Training and System Support

Franchise systems must also demonstrate that they can consistently train and support operators. Consistent execution matters when businesses expand across multiple territories and technicians.

AWRS provides 13 days of onboarding that includes technical training, field training, and marketing instruction. Franchisees learn cosmetic wheel repair techniques, observe live operations, and receive guidance on developing commercial relationships within their territory.

Support continues after onboarding and into day-to-day operations. Franchisees have access to technical assistance, profitability coaching, national account development, ongoing training resources, and a designated support contact. The system also includes a claims department and a National Franchise Council that allows franchisees to communicate directly with leadership regarding operational needs and system development.

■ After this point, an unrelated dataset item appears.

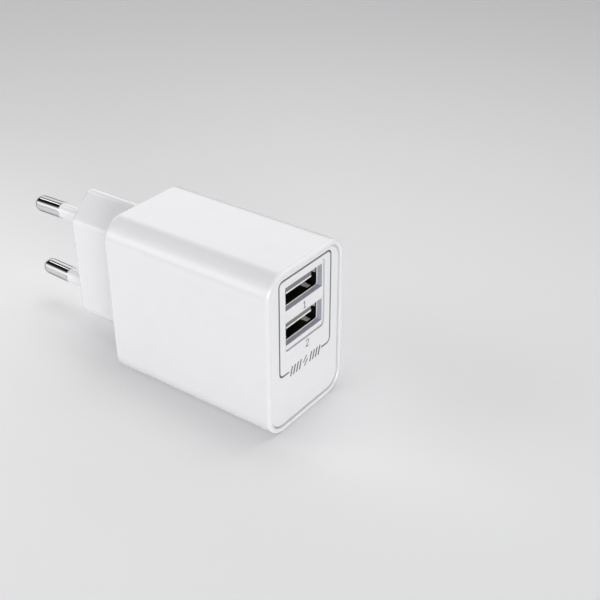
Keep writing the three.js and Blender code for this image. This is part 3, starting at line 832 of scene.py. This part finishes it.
def build_usb_shell(place, centre_z):
    """A sheet metal tube with a rounded lip and spring tabs on all four walls; its inside is
    near-black painted shade, its lip and tabs lighter painted light.
    """
    # Slots: plain nickel outside and at the back, painted shade inside, painted light on the lip
    # and the tabs.
    bright, dark, lit_satin_slot = 0, 1, 2
    rear_y = shell_front_y + shell_length
    profile = softened(
        [
            (shell_sheet, rear_y, 0),
            (shell_sheet, shell_front_y, shell_lip_round),
            (0, shell_front_y, shell_lip_round),
            (0, rear_y, 0),
        ],
        steps=4,
        closed=True,
    )
    shape = Shape()
    width, height = shell_inner_width, shell_inner_height
    loops = [
        shape.loop(box_ring(width, height, shell_corner, centre_z, grown, y, steps=6))
        for grown, y in profile
    ]
    shape.band(loops[0], loops[1], bright)
    for first, second in zip(loops[1:-2], loops[2:-1]):
        shape.band(first, second, lit_satin_slot)
    shape.band(loops[-2], loops[-1], dark)
    shape.band(loops[-1], loops[0], bright)

    for side in (-1, 1):
        for x in (-floor_tab_x, floor_tab_x):
            add_spring_tab(
                shape,
                lambda across, lift: (x + across, centre_z + side * (height / 2 - lift)),
                shell_front_y + floor_tab_setback,
                floor_tab_half_width,
                floor_tab_bow,
                lit_satin_slot,
            )
        add_spring_tab(
            shape,
            lambda across, lift: (side * (width / 2 - lift), centre_z + side_tab_rise + across),
            shell_front_y + side_tab_setback,
            side_tab_half_width,
            side_tab_bow,
            lit_satin_slot,
        )
    shape.piece(
        f"usb_socket_{place}",
        [nickel, nickel_painted_shade, satin_nickel_painted_light],
        [f"usb_shell_{place}"],
    )


def add_spring_tab(shape, spot, first_y, half_width, bow, material):
    """A bowed strip pressed out of the sheet; spot(across, lift) gives its (x, z) off the wall."""
    steps = 10
    root = -tab_root
    rings = []
    for step in range(steps + 1):
        share = step / steps
        y = first_y + tab_length * share
        lift = bow * math.sin(math.pi * share) ** 2 + tab_stand_off
        section = [(-half_width, root), (-half_width, lift), (half_width, lift), (half_width, root)]
        places = [spot(across, height) for across, height in section]
        rings.append([(x, y, z) for x, z in places])
    first, last = shape.skin(rings, material=material)
    shape.mesh.faces.new(first).material_index = material
    shape.mesh.faces.new(last).material_index = material


def build_tongue_painted_highlight(place, centre_z):
    """A bead along the lower front edge of a socket's tongue, painted pale as a painted highlight
    for the lit lower band of the tongue's face.
    """
    front = shell_front_y + tongue_setback - tongue_edge_proud
    rear = front + tongue_edge_depth
    low = centre_z - tongue_edge_proud / 2
    high = centre_z + tongue_edge_height
    corners = [
        (front, low, tongue_edge_round),
        (rear, low, 0),
        (rear, high, 0),
        (front, high, tongue_edge_round),
    ]
    outline = softened(corners, steps=4, closed=True)
    reach = tongue_width / 2
    shape = Shape()
    left, right = shape.skin([[(x, y, z) for y, z in outline] for x in (-reach, reach)])
    shape.mesh.faces.new(left)
    shape.mesh.faces.new(right)
    shape.piece(f"tongue_painted_highlight_{place}", [tongue_painted_highlight])


for place, centre_z in port_zs.items():
    build_usb_shell(place, centre_z)
    build_tongue_painted_highlight(place, centre_z)

# ---------------------------------------------------------------- rear cover with the plug


def build_rear_plug():
    shape = Shape()
    cover_y = rear_y - (face_y - front_y)
    inside_y = cover_y - cover_thickness
    outer_profile = cover_edge(cover_y, -1)
    face_edge, back_edge = shape.skin([case_ring(inset, y) for inset, y in outer_profile])

    plug_profile = softened(
        [
            (plug_profile_reach, cover_y, 0),
            (0, cover_y, plug_foot_round),
            (0, plug_face_y, plug_edge_round),
            (-plug_profile_reach, plug_face_y, 0),
        ],
        steps=8,
    )[1:-1]
    foot_edge, end_edge = shape.skin([plug_ring(grown, y) for grown, y in plug_profile])
    shape.fill(face_edge, foot_edge)

    cavity_end = plug_face_y - plug_end_wall
    cavity_rings = [
        box_ring(plug_cavity_width, plug_cavity_height, plug_cavity_corner, middle_z, 0, y)
        for y in (inside_y, cavity_end)
    ]
    cavity_mouth, cavity_top = shape.skin(cavity_rings)
    shape.fill(back_edge, cavity_mouth)

    dish_edges = []
    bore_ends = []
    dish_profile = softened(
        [
            (dish_radius + flat_margin, 0, 0),
            (dish_radius, 0, dish_brim_round),
            (dish_radius - dish_slope, -dish_depth, dish_floor_round),
            (bore_radius, -dish_depth, dish_bore_round),
            (bore_radius, -plug_end_wall, 0),
        ],
        steps=4,
    )[1:]
    for side in (-1, 1):
        rings = [pin_ring(side, radius, along) for radius, along in dish_profile]
        for ring, level in ((rings[0], plug_face_y), (rings[-1], cavity_end)):
            for point in ring:
                point.y = level
        edge, end = shape.skin(rings)
        dish_edges.append(edge)
        bore_ends.append(end)
    shape.fill(end_edge, *dish_edges)
    shape.fill(cavity_top, *bore_ends)
    shape.piece("rear_plug_body", [white_case], ["rear_plug_cover"])


build_rear_plug()

# ---------------------------------------------------------------- pins and sleeves


def build_pin(place, side):
    shoulder = sleeve_length + pin_gap
    profile = softened(
        [
            (pin_core_radius, -pin_inner_length, 0),
            (pin_core_radius, shoulder, 0),
            (pin_radius, shoulder, pin_edge_round),
            (pin_radius, pin_length - pin_radius, 0),
        ],
        steps=4,
    )
    nose = arc((0, pin_length - pin_radius), pin_radius, start=0, end=90, steps=12)[1:-1]
    shape = Shape()
    rings = [pin_ring(side, radius, along, pin_segments) for radius, along in profile + nose]
    root, tip = shape.skin(rings)
    shape.fan(root, pin_ring(side, 0, -pin_inner_length, 1)[0])
    shape.fan(tip, pin_ring(side, 0, pin_length, 1)[0])
    shape.piece(f"pin_{place}", [chrome_pin], [f"plug_pin_{place}"])


def build_sleeve(place, side):
    """The insulating sleeve: a thick foot that ends in a fine ring, then a thin tube."""
    ring_radius = collar_radius + ring_step
    profile = softened(
        [
            (sleeve_bore, -plug_end_wall, 0),
            (collar_radius, -plug_end_wall, 0),
            (collar_radius, collar_length - 3 * ring_step, ring_foot_round),
            (ring_radius, collar_length - 2 * ring_step, ring_round),
            (ring_radius, collar_length, ring_round),
            (sleeve_radius, collar_length + ring_step, ring_foot_round),
            (sleeve_radius, sleeve_length, sleeve_end_round),
            (sleeve_bore, sleeve_length, 0),
        ],
        steps=3,
        closed=True,
    )
    shape = Shape()
    rings = [pin_ring(side, radius, along, pin_segments) for radius, along in profile]
    shape.skin(rings, closed=True)
    shape.piece(f"sleeve_{place}", [sleeve_white], [f"pin_sleeve_{place}"])


for place, side in (("upper", 1), ("lower", -1)):
    build_pin(place, side)
    build_sleeve(place, side)

# ---------------------------------------------------------------- carried-over CAD nodes


def dress(node, material, soft_mm=0.05):
    """Gives a CAD node its finish and slightly softened edges."""
    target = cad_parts[node]
    target.data.materials.clear()
    target.data.materials.append(material)
    bevel = target.modifiers.new("soft_edges", "BEVEL")
    bevel.width = soft_mm / METRE
    bevel.segments = 2
    bevel.limit_method = "ANGLE"
    bevel.angle_limit = math.radians(40)
    bevel.use_clamp_overlap = True


def board_finish():
    """Green lacquer over copper, which shows as slightly paler patches with sharp edges."""
    finish = Finish("circuit_board", Coat_Weight=0.3)
    lacquer = (0.012, 0.10, 0.045)
    over_copper = (0.02, 0.15, 0.07)
    finish.colour(finish.noise(0.9, detail=2), lacquer, over_copper, start=0.48, end=0.52)
    finish.roughness(finish.noise(1), 0.3, 0.45)
    finish.bump(finish.noise(0.9, detail=2), 0.02)
    return finish.material


circuit_board = board_finish()
gold_contact = mottled(
    "gold_contact", (0.83, 0.62, 0.26), 0.03, (0.18, 0.28), 5, 0.001, Metallic=1.0
)
bronze_spring = mottled(
    "bronze_spring", (0.62, 0.40, 0.2), 0.06, (0.25, 0.4), 4, 0.001, Metallic=1.0
)
black_moulding = mottled("black_moulding", (0.02, 0.02, 0.021), 0.15, (0.4, 0.55), 6, 0.003)
ferrite = mottled("ferrite", (0.05, 0.05, 0.053), 0.2, (0.6, 0.8), 5, 0.008)
winding_tape = mottled("winding_tape", (0.75, 0.52, 0.06), 0.05, (0.25, 0.4), 1, 0.01)
capacitor_can = mottled("capacitor_can", (0.02, 0.03, 0.07), 0.1, (0.2, 0.35), 2, 0.003)
blue_ceramic = mottled("blue_ceramic", (0.03, 0.12, 0.36), 0.1, (0.25, 0.4), 2, 0.01)
resistor_body = mottled("resistor_body", (0.24, 0.32, 0.34), 0.1, (0.4, 0.55), 3, 0.01)
clear_film = mottled(
    "clear_film", (0.85, 0.88, 0.9), 0.01, (0.06, 0.12), 1, 0.002, Transmission_Weight=0.9
)

node_finishes = {
    circuit_board: ["main_board", "usb_board"],
    black_moulding: [
        "link_header",
        "transformer_bobbin",
        "controller_chip",
        "bridge_rectifier",
        "output_diode",
    ],
    ferrite: ["transformer_core_front", "transformer_core_rear", "input_inductor"],
    winding_tape: ["transformer_winding"],
    capacitor_can: [
        "mains_capacitor_1",
        "mains_capacitor_2",
        "output_capacitor_1",
        "output_capacitor_2",
    ],
    blue_ceramic: ["y_capacitor"],
    resistor_body: ["fuse_resistor"],
    clear_film: ["insulation_sheet"],
    bronze_spring: ["pin_spring_upper", "pin_spring_lower"],
    socket_insulator: ["usb_tongue_upper", "usb_tongue_lower"],
    gold_contact: [
        f"usb_contact_{place}_{index}" for place in port_zs for index in (1, 2, 3, 4)
    ],
}
for material, nodes in node_finishes.items():
    for node in nodes:
        dress(node, material)

# ---------------------------------------------------------------- floor, light and camera


def build_floor():
    reach = floor_reach
    data = bpy.data.meshes.new("floor")
    corners = [(-reach, -reach, 0), (reach, -reach, 0), (reach, reach, 0), (-reach, reach, 0)]
    data.from_pydata(corners, [], [(0, 1, 2, 3)])
    floor = bpy.data.objects.new("floor", data)
    bpy.context.scene.collection.objects.link(floor)
    finish = Finish("floor", Specular_IOR_Level=0.2)
    finish.colour(finish.noise(0.002), (0.89, 0.89, 0.895), (0.90, 0.90, 0.905))
    finish.roughness(finish.noise(0.01), 0.7, 0.8)
    data.materials.append(finish.material)


build_floor()


def build_studio():
    """Long strips of light beside the part, parallel to its pins, with a dark gap between them.

    The strips lie at angles round the Y axis, counted from straight up towards +X.
    What the camera sees directly is a plain pale backdrop.
    """
    world = bpy.data.worlds.new("studio")
    bpy.context.scene.world = world
    world.use_nodes = True
    nodes = world.node_tree.nodes
    links = world.node_tree.links
    direction = nodes.new("ShaderNodeTexCoord").outputs["Generated"]
    split = nodes.new("ShaderNodeSeparateXYZ")
    links.new(direction, split.inputs["Vector"])
    angle = nodes.new("ShaderNodeMath")
    angle.operation = "ARCTAN2"
    links.new(split.outputs["X"], angle.inputs[0])
    links.new(split.outputs["Z"], angle.inputs[1])
    spread = nodes.new("ShaderNodeMapRange")
    spread.inputs["From Min"].default_value = -math.pi
    spread.inputs["From Max"].default_value = math.pi
    links.new(angle.outputs["Value"], spread.inputs["Value"])
    strips = nodes.new("ShaderNodeValToRGB")
    strips.color_ramp.interpolation = "EASE"
    set_ramp(strips, [((degrees + 180) / 360, level) for degrees, level in light_strips])
    links.new(spread.outputs["Result"], strips.inputs["Fac"])
    backdrop = nodes.new("ShaderNodeValToRGB")
    set_ramp(backdrop, backdrop_levels)
    links.new(split.outputs["Z"], backdrop.inputs["Fac"])
    choose = nodes.new("ShaderNodeMix")
    choose.data_type = "RGBA"
    colour_a, colour_b, mixed_colour = 6, 7, 2  # this node's colour sockets share their names
    links.new(nodes.new("ShaderNodeLightPath").outputs["Is Camera Ray"], choose.inputs["Factor"])
    links.new(strips.outputs["Color"], choose.inputs[colour_a])
    links.new(backdrop.outputs["Color"], choose.inputs[colour_b])
    links.new(choose.outputs[mixed_colour], nodes["Background"].inputs["Color"])


def set_ramp(node, levels):
    """Gives a colour ramp its (position, brightness) stops."""
    elements = node.color_ramp.elements
    while len(elements) < len(levels):
        elements.new(0.5)
    for element, (position, level) in zip(elements, levels):
        element.position = position
        element.color = (level, level, level * light_blueness, 1)


def add_softbox(name, place, target, size, watts, shows_in_gloss=True):
    """A soft rectangular lamp, in metres, that the camera doesn't see."""
    data = bpy.data.lights.new(name, "AREA")
    data.shape = "RECTANGLE"
    data.size, data.size_y = size
    data.energy = watts
    light = bpy.data.objects.new(name, data)
    bpy.context.scene.collection.objects.link(light)
    light.location = place
    light.rotation_euler = (Vector(target) - Vector(place)).to_track_quat("-Z", "Y").to_euler()
    light.visible_camera = False
    light.visible_glossy = shows_in_gloss


build_studio()
object_middle = (0, 0, 0.02)
add_softbox(
    "overhead",
    place=(0.025, -0.03, 0.33),
    target=object_middle,
    size=(0.2, 0.2),
    watts=0.38,
    shows_in_gloss=False,
)
add_softbox(
    "front_left",
    place=(-0.68, -0.94, 0.16),
    target=object_middle,
    size=(0.6, 0.3),
    watts=6.3,
)
add_softbox(
    "rear_left",
    place=(-0.4, 0.5, 0.42),
    target=(0, 0.03, 0.02),
    size=(0.4, 0.3),
    watts=0.9,
    shows_in_gloss=False,
)
add_softbox(
    "plug_fill",
    place=(-0.07, 0.1, 0.1),
    target=(-0.007, 0.03, 0.03),
    size=(0.08, 0.08),
    watts=0.018,
    shows_in_gloss=False,
)
add_softbox(
    "pin_card",
    place=(0.003, 0.091, 0.101),
    target=(0, 0.035, 0.02),
    size=(0.012, 0.04),
    watts=0.0028,
)


def build_camera():
    data = bpy.data.cameras.new("camera")
    data.sensor_width = sensor_mm
    data.lens = camera_lens_pixels / image_pixels * sensor_mm
    camera = bpy.data.objects.new("camera", data)
    camera.location = camera_place
    camera.rotation_euler = (math.pi / 2 - camera_pitch, 0, -camera_heading)
    bpy.context.scene.collection.objects.link(camera)
    bpy.context.scene.camera = camera


build_camera()
bpy.context.scene.view_settings.view_transform = "Standard"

This support structure helps franchisees learn both the technical and business aspects of the model while reinforcing a more standardized and repeatable operating model.

How the Model Comes Together

Experienced franchise investors often evaluate how business fundamentals work together rather than focusing on a single metric. Repeat commercial demand, operational simplicity, specialized positioning, scalable growth paths, and structured support systems can all influence long-term business performance.

AWRS combines these characteristics within a mobile B2B automotive model centered on specialized wheel repair and reconditioning. For candidates evaluating automotive franchise ownership through an investment and operational lens, these factors help explain why the model continues expanding across multiple markets.